Frequently asked questions

What is a TLB shootdown?

Coordinated invalidation of stale TLB entries across all CPUs after one CPU changes a PTE. Hardware doesn't snoop TLBs — software has to broadcast an IPI asking every other core to INVLPG.

When does the kernel issue a TLB shootdown?

munmap, mprotect, MADV_DONTNEED, COW resolution, NUMA balancing, THP split, swap-out, KSM merges. Linux's flush_tlb_mm and flush_tlb_range orchestrate the broadcast.

How expensive is one TLB shootdown?

~1 µs base + ~200 ns per receiver. 4 cores ~1.6 µs; 64 cores ~14 µs; 256 cores 50+ µs. The initiator spins until the last ack arrives — full serialization.

Why do all cores have to flush, not just the ones that touched the page?

Hardware doesn't track per-core TLB residency. The kernel can scope to the mm's cpumask but every CPU in that mask must be told. PCID helps with context-switch flush, not with shootdowns.
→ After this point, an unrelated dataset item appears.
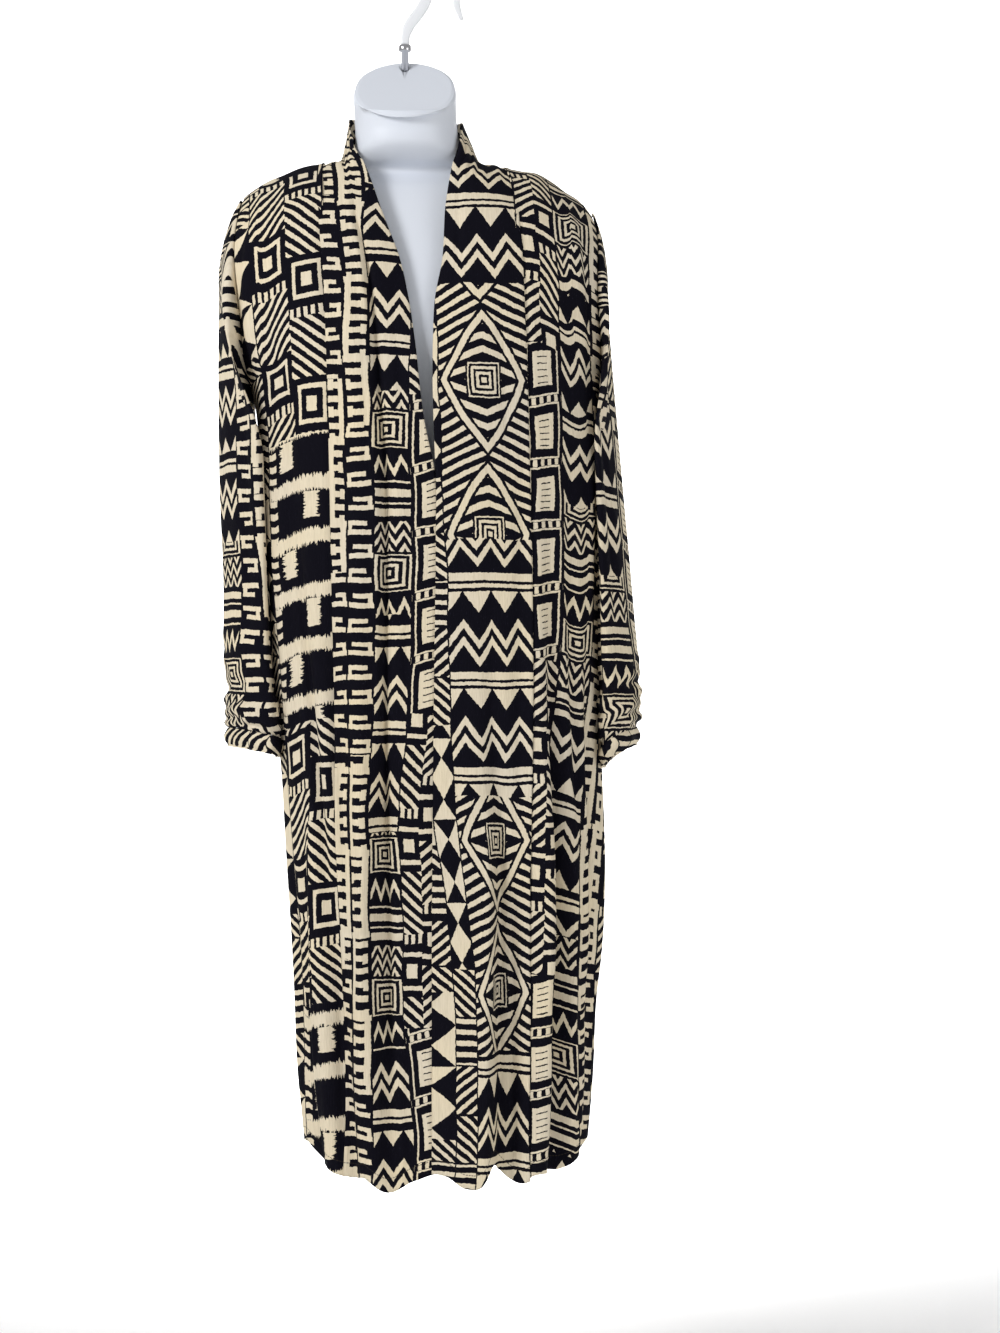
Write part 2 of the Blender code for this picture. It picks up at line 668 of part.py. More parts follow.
cloth("back", back_panel(34, 26), CREPE_BACK)
cloth("front_left", front_panel(-1, 15, 27), CREPE_LEFT)
cloth("front_right", front_panel(1, 15, 27), CREPE_RIGHT)
cloth("band_left", band(-1, 9, 26, 16), CREPE_BAND_LEFT)
cloth("band_right", band(1, 9, 26, 16), CREPE_BAND_RIGHT)
cloth("sleeve_left", sleeve(-1, 24, 22), CREPE_SLEEVE_LEFT, around=True)
cloth("sleeve_right", sleeve(1, 24, 22), CREPE_SLEEVE_RIGHT, around=True)
cloth("cuff_left", cuff(-1, 28, 6), CREPE_CUFF_LEFT, around=True)
cloth("cuff_right", cuff(1, 28, 6), CREPE_CUFF_RIGHT, around=True)
torso_form(FORM_PLASTIC)
swivel(CHROME)
hook(HOOK_PLASTIC)
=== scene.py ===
import bpy
import numpy as np
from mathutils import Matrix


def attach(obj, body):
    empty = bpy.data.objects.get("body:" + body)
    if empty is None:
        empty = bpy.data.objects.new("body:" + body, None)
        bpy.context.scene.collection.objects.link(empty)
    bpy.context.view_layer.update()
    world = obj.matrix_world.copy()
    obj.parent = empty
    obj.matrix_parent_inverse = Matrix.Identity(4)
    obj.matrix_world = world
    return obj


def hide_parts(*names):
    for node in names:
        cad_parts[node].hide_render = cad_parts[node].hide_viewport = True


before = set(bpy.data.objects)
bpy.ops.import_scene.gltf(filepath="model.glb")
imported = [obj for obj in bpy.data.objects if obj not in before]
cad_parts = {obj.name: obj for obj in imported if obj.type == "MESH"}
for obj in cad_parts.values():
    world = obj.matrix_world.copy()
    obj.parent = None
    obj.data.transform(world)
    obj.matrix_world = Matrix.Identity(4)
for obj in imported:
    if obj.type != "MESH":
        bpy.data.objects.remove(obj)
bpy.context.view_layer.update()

MM = 0.001
MM_PER_METRE = 1000
LEVEL = np.array([1, 1, 0])
CLOTH = 1.2 * MM
# seams: their gaps, and how far a piece runs on over or behind its neighbour
SEAM_GAP = 0.45 * MM
RIDGE_GAP = 0.35 * MM
SEAM_LAP = 5 * MM
SEAM_TUCK = 1.8 * MM
TUCK_ROOM = 1.5 * MM
TUCK_START = 1.25
TUCK_SHARE = 0.25
EDGE_LAP = 7 * MM
EDGE_TUCK = 2.4 * MM
EDGE_LAP_TOP = -520 * MM
EDGE_LAP_RISE = 90 * MM
EDGE_LAP_FROM = 0.7
EDGE_LAP_ACROSS = 0.3
# the sleeves' front halves lean in towards the body, the left one by more
SLEEVE_LEAN = {-1: 0.40, 1: 0.26}
LEAN_START = 0.12
LEAN_RUN = 0.24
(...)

What's INVPCID and how does it help?

An x86 instruction (Haswell+) that invalidates TLB entries scoped to a Process-Context Identifier. Combined with PCID-tagged TLBs, it cuts post-KPTI flush cost significantly.

What about hardware shootdown offload?

Arm's TLBI broadcasts over the coherent interconnect, AMD's range RMP invalidations, Intel's Remote Action Request. Move broadcast from software-IPI to hardware — 5–10× cheaper on large core counts.

How do I avoid TLB shootdowns in my code?

Batch unmaps; use MAP_FIXED reservations; prefer huge pages (2 MiB cuts shootdown count 512×); use io_uring registered buffers and persistent mmap with reuse-via-reset.